■ JOB ■
Whenever a line below holds the word "names", copy that line.

■ COLLECTED MATERIAL ■
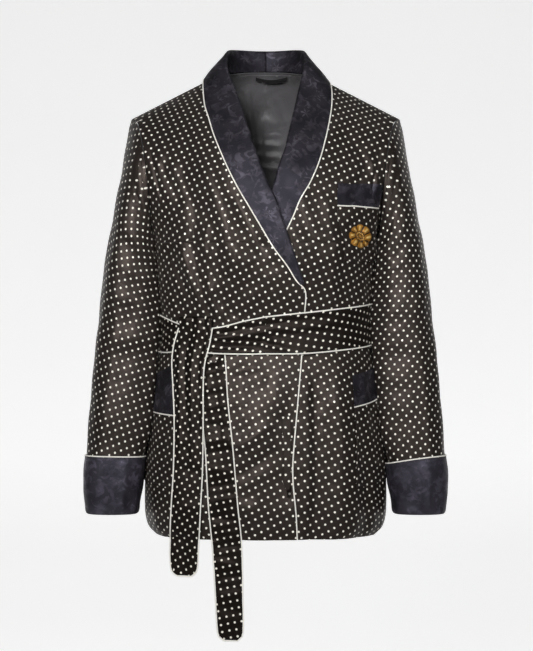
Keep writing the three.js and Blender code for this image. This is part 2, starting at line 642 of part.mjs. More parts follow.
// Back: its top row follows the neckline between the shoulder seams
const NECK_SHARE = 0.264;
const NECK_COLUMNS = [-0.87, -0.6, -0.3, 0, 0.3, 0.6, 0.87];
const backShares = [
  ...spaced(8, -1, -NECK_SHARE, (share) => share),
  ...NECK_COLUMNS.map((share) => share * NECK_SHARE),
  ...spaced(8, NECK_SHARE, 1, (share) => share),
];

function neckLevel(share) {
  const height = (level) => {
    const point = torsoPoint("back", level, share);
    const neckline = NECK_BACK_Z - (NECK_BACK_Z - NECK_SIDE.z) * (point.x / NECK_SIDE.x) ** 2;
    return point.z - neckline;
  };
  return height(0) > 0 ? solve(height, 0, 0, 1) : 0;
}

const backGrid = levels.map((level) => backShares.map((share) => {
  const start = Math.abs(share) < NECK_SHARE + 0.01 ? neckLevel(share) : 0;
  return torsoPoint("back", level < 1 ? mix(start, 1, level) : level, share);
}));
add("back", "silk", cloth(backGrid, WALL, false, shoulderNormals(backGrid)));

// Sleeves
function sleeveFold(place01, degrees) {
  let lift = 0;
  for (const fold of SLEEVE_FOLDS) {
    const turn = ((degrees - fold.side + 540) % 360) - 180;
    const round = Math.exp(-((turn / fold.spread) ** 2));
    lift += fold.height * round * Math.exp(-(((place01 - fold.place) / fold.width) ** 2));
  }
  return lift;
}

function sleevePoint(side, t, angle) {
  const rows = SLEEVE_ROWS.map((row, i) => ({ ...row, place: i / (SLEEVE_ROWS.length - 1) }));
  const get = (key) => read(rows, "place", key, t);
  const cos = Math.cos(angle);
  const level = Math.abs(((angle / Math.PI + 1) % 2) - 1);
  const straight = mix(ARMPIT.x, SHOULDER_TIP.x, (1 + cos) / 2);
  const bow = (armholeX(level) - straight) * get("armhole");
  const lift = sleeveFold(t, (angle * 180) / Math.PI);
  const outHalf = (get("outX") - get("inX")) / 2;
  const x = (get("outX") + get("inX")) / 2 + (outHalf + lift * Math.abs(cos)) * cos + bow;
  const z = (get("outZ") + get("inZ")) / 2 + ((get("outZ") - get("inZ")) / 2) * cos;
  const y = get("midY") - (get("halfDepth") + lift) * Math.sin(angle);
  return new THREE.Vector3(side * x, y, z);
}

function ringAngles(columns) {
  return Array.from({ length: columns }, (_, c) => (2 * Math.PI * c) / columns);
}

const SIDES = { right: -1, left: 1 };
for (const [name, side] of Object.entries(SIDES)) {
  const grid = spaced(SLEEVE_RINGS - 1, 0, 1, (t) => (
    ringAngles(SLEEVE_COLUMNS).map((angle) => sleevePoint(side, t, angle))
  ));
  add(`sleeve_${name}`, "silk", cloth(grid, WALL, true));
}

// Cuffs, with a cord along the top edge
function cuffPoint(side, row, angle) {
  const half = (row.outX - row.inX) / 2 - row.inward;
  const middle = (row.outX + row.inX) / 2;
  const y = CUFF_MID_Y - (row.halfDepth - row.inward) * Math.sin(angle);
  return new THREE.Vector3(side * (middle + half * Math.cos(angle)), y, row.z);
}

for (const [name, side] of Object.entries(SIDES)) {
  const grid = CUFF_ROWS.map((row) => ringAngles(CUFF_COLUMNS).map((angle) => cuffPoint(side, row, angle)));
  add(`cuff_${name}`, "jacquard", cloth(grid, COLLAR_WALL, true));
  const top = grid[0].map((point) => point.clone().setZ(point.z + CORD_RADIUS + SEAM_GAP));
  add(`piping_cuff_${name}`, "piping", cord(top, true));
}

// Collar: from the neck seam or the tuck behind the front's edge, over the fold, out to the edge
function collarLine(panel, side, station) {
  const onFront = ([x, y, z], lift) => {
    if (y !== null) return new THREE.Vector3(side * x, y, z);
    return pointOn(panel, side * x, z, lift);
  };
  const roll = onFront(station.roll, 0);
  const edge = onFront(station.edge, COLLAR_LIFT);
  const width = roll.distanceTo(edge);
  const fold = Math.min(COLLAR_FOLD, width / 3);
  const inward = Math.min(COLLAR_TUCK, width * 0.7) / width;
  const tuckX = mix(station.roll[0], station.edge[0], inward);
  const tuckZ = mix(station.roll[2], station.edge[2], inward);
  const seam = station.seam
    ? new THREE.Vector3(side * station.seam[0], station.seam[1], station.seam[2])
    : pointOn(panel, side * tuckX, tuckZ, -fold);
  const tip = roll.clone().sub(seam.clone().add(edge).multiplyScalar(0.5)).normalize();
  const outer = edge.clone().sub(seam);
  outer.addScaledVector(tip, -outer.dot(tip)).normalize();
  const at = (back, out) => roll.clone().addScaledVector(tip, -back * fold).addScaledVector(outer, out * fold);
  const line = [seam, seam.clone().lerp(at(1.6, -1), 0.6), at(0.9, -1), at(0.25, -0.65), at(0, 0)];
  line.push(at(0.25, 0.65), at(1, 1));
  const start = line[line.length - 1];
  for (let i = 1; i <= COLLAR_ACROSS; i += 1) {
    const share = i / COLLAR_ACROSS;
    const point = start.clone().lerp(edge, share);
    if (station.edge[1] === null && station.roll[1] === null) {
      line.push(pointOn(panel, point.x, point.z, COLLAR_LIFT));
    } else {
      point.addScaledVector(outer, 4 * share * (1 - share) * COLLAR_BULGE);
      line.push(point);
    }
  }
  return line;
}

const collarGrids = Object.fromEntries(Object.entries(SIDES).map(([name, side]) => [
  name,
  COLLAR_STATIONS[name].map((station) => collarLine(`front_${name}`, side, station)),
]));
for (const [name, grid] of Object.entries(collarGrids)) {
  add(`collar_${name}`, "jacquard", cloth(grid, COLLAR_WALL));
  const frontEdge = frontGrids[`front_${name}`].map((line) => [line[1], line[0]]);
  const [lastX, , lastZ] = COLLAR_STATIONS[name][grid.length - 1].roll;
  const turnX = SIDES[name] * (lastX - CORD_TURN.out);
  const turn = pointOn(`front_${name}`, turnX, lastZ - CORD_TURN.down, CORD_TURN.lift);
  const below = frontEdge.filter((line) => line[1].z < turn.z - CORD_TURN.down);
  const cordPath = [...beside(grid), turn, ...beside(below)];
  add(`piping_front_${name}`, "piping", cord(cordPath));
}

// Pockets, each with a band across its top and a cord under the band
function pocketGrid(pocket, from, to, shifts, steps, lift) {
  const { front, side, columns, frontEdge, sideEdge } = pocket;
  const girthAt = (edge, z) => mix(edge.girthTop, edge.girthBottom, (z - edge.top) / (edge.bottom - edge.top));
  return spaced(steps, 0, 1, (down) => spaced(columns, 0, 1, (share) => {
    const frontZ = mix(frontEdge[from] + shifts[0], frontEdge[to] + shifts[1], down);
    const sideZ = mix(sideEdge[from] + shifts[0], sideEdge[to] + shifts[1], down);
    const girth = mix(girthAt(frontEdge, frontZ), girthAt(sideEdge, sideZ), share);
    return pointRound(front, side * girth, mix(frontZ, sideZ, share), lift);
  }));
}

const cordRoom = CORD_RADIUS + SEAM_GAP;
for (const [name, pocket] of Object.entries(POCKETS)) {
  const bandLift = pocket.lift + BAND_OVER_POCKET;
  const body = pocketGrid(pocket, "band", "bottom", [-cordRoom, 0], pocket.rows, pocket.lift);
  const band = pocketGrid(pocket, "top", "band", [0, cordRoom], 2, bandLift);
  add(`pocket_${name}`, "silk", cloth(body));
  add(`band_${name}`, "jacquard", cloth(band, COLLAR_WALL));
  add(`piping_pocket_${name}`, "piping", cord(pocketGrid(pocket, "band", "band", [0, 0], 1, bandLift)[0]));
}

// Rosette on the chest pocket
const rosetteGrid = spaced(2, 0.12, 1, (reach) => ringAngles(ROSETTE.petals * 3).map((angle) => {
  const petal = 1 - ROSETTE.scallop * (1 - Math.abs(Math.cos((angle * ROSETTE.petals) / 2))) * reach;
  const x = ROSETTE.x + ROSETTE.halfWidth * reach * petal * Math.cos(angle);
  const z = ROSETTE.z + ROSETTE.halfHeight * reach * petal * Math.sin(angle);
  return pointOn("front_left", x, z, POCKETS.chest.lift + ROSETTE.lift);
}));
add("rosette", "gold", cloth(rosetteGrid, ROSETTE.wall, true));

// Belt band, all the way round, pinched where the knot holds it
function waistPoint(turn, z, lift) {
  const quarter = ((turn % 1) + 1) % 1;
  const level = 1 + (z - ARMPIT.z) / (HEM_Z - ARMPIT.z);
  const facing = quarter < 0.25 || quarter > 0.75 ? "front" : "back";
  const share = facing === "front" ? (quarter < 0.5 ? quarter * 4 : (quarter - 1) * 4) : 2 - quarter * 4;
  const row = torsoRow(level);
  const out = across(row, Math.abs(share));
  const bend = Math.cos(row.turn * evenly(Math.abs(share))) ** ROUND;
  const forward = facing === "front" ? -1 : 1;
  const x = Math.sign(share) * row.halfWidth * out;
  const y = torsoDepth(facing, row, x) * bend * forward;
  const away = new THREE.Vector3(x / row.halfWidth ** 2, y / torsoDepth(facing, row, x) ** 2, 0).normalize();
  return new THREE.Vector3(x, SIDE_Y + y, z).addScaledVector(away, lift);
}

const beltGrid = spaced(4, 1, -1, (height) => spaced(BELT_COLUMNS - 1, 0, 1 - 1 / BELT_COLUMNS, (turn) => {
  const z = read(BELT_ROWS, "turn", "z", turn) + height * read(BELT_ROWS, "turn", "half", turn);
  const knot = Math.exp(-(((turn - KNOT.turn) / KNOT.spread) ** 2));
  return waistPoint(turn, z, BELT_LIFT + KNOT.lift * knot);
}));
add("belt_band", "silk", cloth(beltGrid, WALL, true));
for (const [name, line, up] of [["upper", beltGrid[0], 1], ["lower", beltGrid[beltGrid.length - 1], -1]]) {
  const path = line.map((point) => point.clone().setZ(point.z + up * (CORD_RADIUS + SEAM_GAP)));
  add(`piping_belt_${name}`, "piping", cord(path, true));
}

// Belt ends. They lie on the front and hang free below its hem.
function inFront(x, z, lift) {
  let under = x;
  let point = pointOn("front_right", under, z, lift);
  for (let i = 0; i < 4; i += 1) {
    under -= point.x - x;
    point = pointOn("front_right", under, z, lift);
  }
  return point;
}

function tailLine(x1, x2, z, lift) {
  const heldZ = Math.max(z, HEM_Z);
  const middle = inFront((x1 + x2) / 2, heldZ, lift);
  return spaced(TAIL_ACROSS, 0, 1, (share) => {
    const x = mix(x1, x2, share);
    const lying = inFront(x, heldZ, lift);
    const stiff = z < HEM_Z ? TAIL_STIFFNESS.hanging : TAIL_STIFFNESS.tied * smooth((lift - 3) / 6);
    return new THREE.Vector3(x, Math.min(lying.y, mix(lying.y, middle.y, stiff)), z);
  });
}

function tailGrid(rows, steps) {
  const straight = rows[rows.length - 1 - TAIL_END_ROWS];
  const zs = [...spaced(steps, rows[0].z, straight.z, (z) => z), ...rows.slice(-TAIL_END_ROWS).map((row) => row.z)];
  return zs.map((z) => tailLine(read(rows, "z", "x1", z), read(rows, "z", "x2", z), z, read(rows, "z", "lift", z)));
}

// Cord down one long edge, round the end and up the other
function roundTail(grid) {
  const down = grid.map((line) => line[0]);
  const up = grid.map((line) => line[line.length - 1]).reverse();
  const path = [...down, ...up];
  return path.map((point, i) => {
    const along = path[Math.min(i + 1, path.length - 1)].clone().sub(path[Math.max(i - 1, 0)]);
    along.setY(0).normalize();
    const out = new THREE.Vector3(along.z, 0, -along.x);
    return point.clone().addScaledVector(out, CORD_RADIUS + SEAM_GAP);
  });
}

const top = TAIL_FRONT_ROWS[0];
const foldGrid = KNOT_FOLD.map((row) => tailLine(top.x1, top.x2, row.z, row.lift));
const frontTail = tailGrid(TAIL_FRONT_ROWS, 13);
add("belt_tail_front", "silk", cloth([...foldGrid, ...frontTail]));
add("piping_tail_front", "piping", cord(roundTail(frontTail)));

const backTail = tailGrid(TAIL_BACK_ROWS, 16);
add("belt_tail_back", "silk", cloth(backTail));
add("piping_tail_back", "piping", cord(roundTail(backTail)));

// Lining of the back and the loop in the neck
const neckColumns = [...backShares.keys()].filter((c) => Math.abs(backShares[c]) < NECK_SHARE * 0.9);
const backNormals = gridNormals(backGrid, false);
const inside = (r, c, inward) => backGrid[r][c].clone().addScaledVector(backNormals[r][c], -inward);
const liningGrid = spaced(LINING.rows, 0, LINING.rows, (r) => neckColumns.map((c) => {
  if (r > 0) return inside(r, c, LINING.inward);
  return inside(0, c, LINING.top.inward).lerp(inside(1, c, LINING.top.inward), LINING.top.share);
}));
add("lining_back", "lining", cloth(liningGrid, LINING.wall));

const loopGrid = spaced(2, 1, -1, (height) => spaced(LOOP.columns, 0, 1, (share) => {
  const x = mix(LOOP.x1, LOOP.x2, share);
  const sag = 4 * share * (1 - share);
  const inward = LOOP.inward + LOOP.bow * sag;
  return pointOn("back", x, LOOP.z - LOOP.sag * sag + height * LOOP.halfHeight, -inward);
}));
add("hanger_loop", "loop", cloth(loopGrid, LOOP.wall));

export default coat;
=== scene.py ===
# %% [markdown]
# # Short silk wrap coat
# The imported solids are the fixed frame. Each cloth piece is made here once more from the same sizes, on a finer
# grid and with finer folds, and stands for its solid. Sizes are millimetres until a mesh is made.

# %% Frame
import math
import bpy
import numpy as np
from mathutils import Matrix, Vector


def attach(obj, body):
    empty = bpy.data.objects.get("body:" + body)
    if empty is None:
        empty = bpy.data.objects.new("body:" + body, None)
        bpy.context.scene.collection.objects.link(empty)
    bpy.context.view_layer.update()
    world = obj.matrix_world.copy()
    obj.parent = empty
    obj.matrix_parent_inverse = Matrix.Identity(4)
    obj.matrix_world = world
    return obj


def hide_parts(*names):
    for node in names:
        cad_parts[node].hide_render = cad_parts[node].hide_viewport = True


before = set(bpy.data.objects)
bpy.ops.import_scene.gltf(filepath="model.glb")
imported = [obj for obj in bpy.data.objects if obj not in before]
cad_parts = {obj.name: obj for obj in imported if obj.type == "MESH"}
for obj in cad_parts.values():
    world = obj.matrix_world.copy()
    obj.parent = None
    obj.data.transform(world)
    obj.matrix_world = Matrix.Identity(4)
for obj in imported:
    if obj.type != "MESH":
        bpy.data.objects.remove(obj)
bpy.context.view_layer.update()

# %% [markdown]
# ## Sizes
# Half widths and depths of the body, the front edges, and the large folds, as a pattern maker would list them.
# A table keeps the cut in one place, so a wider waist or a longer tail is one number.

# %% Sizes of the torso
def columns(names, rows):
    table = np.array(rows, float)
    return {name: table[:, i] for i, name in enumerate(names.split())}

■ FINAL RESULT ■
def hide_parts(*names):
    for node in names:
def columns(names, rows):
    return {name: table[:, i] for i, name in enumerate(names.split())}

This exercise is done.